**Task directions**
Using the data below, copy each line that includes the word "parts".

--- start Data extract ---

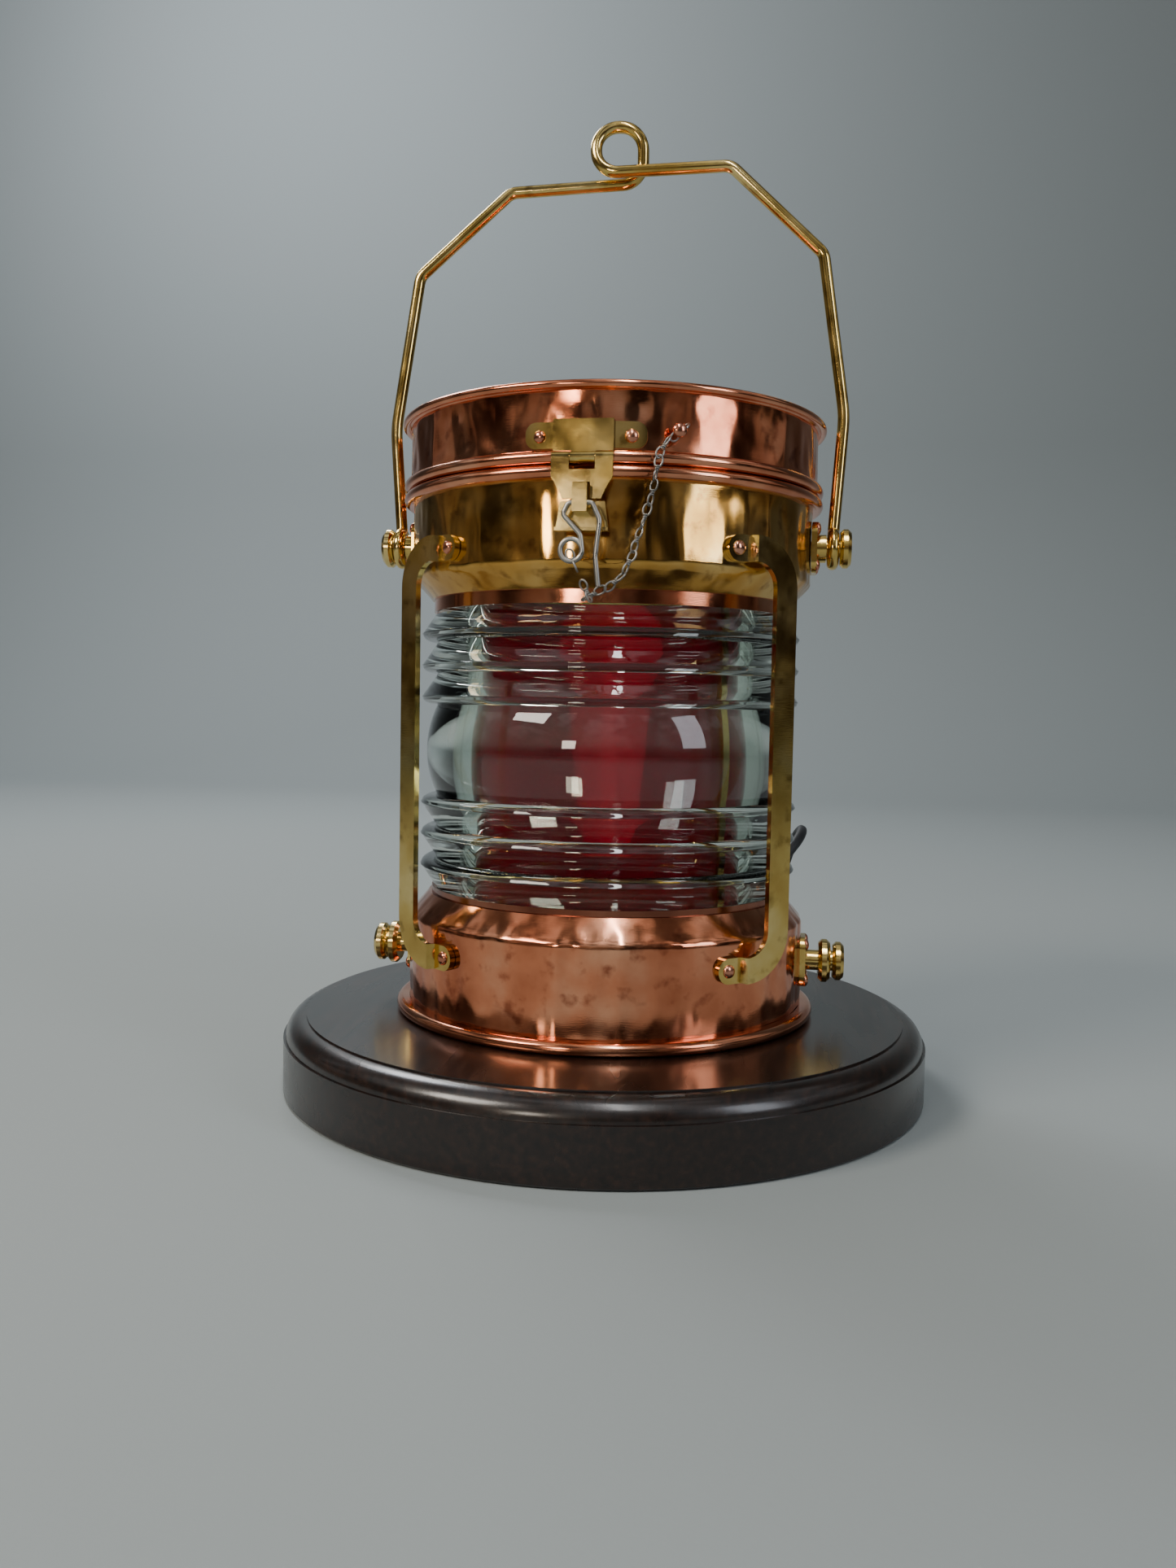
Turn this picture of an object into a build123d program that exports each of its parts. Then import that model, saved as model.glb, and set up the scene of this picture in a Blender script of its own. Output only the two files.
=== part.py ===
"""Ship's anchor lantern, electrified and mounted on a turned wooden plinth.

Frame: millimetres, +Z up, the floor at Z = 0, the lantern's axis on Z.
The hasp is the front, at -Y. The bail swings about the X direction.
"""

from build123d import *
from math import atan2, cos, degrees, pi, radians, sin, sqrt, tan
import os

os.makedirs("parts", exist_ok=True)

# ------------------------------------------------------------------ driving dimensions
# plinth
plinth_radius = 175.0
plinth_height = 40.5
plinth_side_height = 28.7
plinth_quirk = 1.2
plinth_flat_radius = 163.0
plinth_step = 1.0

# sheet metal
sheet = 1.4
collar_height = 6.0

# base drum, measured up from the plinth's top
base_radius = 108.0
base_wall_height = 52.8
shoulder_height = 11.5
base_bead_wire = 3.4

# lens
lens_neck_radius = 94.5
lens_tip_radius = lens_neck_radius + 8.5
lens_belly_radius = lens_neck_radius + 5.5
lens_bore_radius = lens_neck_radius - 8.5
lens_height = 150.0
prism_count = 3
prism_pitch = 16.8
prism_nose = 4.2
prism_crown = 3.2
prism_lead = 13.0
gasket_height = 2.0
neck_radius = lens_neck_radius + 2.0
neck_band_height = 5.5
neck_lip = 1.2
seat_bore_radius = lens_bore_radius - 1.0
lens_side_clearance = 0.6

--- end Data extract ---

**Solution below**
Turn this picture of an object into a build123d program that exports each of its parts. Then import that model, saved as model.glb, and set up the scene of this picture in a Blender script of its own. Output only the two files.
os.makedirs("parts", exist_ok=True)